<<<<
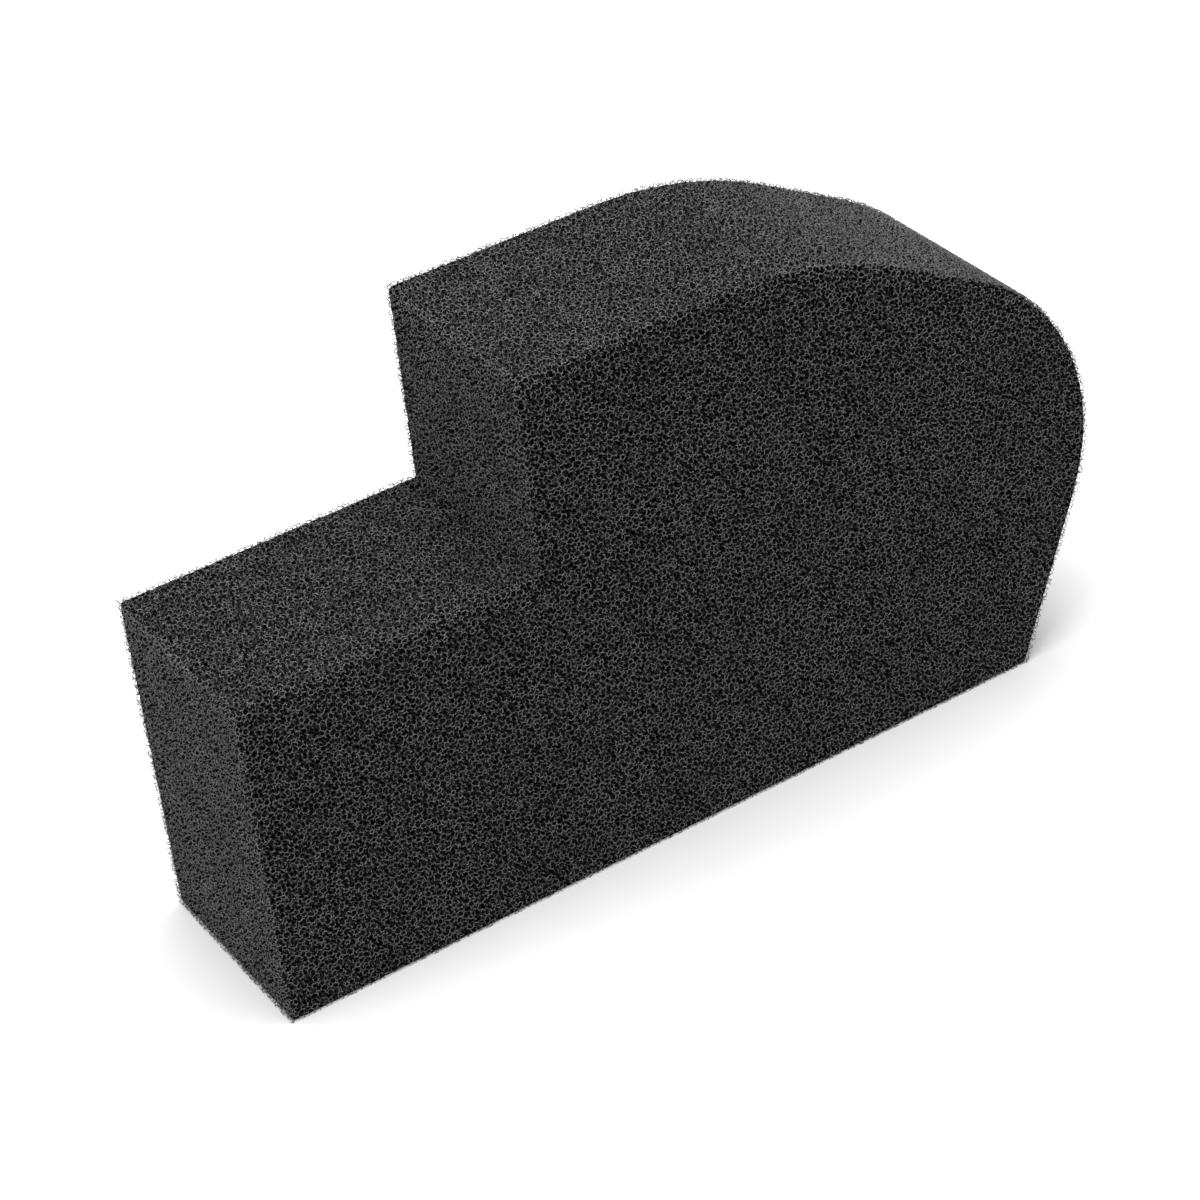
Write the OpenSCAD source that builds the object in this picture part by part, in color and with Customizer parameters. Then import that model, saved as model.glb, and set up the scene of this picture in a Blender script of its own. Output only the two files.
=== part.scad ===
// Filter foam block for a pond or aquarium filter.
// One piece of open-cell foam, cut from a slab: a low flat ledge at one end, a step up
// to a taller flat top, then a slope with a rounded shoulder and an end that leans
// back in to the underside. X runs along the length, with the ledge at -X, Y runs
// through the slab's thickness and Z is up. The origin is the middle of the outer
// box's underside, which is on the flat face that the block stands on.

/* [Slab] */
// Thickness of the foam slab that the block is cut from
slab_thickness = 50; // [25:1:100]
// Length of the flat underside, from the ledge end to the foot of the leaning end
base_length = 194; // [160:1:240]
// Height of the flat top above the underside
block_height = 126.5; // [100:0.5:155]

/* [Ledge] */
// Length of the low ledge, from the block's end to the riser
ledge_length = 71; // [40:1:90]
// Height of the ledge above the underside
ledge_height = 80; // [40:1:96]

/* [Domed end] */
// Length of the top, from the riser to where its line meets the line of the slope
top_length = 73.5; // [60:0.5:90]
// Fall of the slope below the horizontal, in degrees
slope_angle = 29; // [20:1:35]
// Lean of the far end out from the vertical, in degrees
lean_angle = 21; // [5:1:30]
// Radius that blends the flat top into the slope
top_radius = 90; // [30:1:110]
// Radius of the shoulder between the slope and the leaning end
shoulder_radius = 52; // [20:1:65]

/* [Hidden] */

// Smoothness of the drawn arcs
$fn = 96;

// How far each arc stands proud of the lines beside it, so that they cross cleanly
arc_overlap = 0.002;

// Most of the slope that each of its two arcs may take up
top_arc_share = 0.4;
shoulder_arc_share = 0.55;
// Most of the leaning end that the shoulder's arc may take up
end_arc_share = 0.9;

// Directions of the slope, going down it, and of the leaning end, going up it
slope_way = [cos(slope_angle), -sin(slope_angle)];
lean_way = [sin(lean_angle), cos(lean_angle)];

// Sharp corner where the lines of the top and the slope meet
top_corner = [ledge_length + top_length, block_height];
// Length of the slope between its two sharp corners
slope_length = (base_length + block_height * tan(lean_angle) - top_corner.x)
    / (cos(slope_angle) + sin(slope_angle) * tan(lean_angle));
// Sharp corner where the lines of the slope and the leaning end meet
shoulder_corner = top_corner + slope_length * slope_way;
end_length = shoulder_corner.y / cos(lean_angle);

// Each arc touches the two lines beside it, at its reach from their corner
top_bend = slope_angle;
shoulder_bend = 90 + lean_angle - slope_angle;
top_reach = min(top_radius * tan(top_bend / 2), top_arc_share * slope_length);
shoulder_reach = min(shoulder_radius * tan(shoulder_bend / 2),
    shoulder_arc_share * slope_length, end_arc_share * end_length);
top_arc_radius = top_reach / tan(top_bend / 2);
shoulder_arc_radius = shoulder_reach / tan(shoulder_bend / 2);

// Ends and centres of the two arcs
top_arc_start = top_corner - [top_reach, 0];
top_arc_end = top_corner + top_reach * slope_way;
top_arc_centre = top_arc_start - [0, top_arc_radius];
shoulder_arc_start = shoulder_corner - shoulder_reach * slope_way;
shoulder_arc_end = shoulder_corner - shoulder_reach * lean_way;
shoulder_arc_centre = shoulder_arc_start
    - shoulder_arc_radius * [sin(slope_angle), cos(slope_angle)];

// Greatest length, at the bulge of the shoulder
overall_length = shoulder_arc_centre.x + shoulder_arc_radius + arc_overlap;

// Pie slice of a circle that runs a little past each of two points on it
module slice(centre, from, to, radius) {
    reach = 2;
    spread = 0.1;
    intersection() {
        translate(centre) circle(radius + arc_overlap);
        polygon([
            centre,
            centre + reach * (from - centre) + spread * (from - to),
            centre + reach * (to - centre) + spread * (to - from)
        ]);
    }
}

// Side outline of the block, with its ledge corner at the origin
module outline() {
    polygon([
        [0, 0],
        [base_length, 0],
        shoulder_arc_end,
        shoulder_arc_start,
        top_arc_end,
        top_arc_start,
        [ledge_length, block_height],
        [ledge_length, ledge_height],
        [0, ledge_height]
    ]);
    slice(top_arc_centre, top_arc_start, top_arc_end, top_arc_radius);
    slice(shoulder_arc_centre, shoulder_arc_start, shoulder_arc_end, shoulder_arc_radius);
}

module foam_block() {
    color([0.16, 0.16, 0.17])
        translate([-overall_length / 2, 0, 0])
            rotate([90, 0, 0])
                linear_extrude(height = slab_thickness, center = true)
                    outline();
}

foam_block();
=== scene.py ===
import itertools
import math

import bpy
import numpy as np
from mathutils import Matrix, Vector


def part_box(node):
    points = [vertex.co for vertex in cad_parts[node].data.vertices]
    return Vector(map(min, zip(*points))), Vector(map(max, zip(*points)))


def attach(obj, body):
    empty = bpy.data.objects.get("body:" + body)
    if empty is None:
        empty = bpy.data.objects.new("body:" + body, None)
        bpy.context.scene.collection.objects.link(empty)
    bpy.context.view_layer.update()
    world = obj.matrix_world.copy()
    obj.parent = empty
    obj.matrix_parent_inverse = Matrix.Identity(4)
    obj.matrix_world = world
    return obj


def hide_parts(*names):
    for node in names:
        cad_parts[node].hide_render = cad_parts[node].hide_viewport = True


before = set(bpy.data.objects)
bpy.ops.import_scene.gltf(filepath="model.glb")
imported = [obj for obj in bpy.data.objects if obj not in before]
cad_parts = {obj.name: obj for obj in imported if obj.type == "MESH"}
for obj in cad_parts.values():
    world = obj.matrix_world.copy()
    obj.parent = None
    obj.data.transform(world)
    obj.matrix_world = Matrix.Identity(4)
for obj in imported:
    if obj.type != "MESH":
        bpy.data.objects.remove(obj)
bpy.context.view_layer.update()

MM = 0.001

# ---------------------------------------------------------------------------
# Foam core: the shut-in middle of the block, where cell lies behind cell and next to
# no light comes back out. Its near-black colour is painted shade: a dark sheet that stands
# for the unlit cells deep inside. It is the block's own outline, cut from the slab and drawn
# in a little from every face, with ragged edges. The struts stand out around it.
# ---------------------------------------------------------------------------

block_low, block_high = (np.array(corner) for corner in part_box("foam_block"))
slab_middle = (block_low[1] + block_high[1]) / 2
slab_half = (block_high[1] - block_low[1]) / 2
block_height = block_high[2] - block_low[2]

base_length = 194 * MM
ledge_length = 71 * MM
ledge_height = 80 * MM
top_length = 73.5 * MM
slope_angle = math.radians(29)
lean_angle = math.radians(21)
top_radius = 90 * MM
shoulder_radius = 52 * MM
core_depth = 0.1 * MM
edge_thinning = 0.4 * MM
edge_raggedness = 0.2 * MM
least_corner = 0.3 * MM

# The outline's sides, clockwise from the ledge end: a point on each, the way that it
# faces, and the radius of the arc that joins it to the next side
SIDES = [
    ((0, 0), (-1, 0), 0),
    ((0, ledge_height), (0, 1), 0),
    ((ledge_length, 0), (-1, 0), 0),
    ((0, block_height), (0, 1), top_radius),
    ((ledge_length + top_length, block_height), (math.sin(slope_angle), math.cos(slope_angle)),
     shoulder_radius),
    ((base_length, 0), (math.cos(lean_angle), -math.sin(lean_angle)), 0),
    ((0, 0), (0, -1), 0),
]
side_way = np.array([way for _, way, _ in SIDES], float)
side_reach = np.array([np.dot(point, way) for point, way, _ in SIDES])
side_reach += side_way @ block_low[[0, 2]]
END, LEDGE, RISER, TOP, SLOPE, LEAN, BASE = range(len(SIDES))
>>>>
### Directions:
Count every line above that holds the string "update" and give the total, nothing more.

### Solution for this problem:
2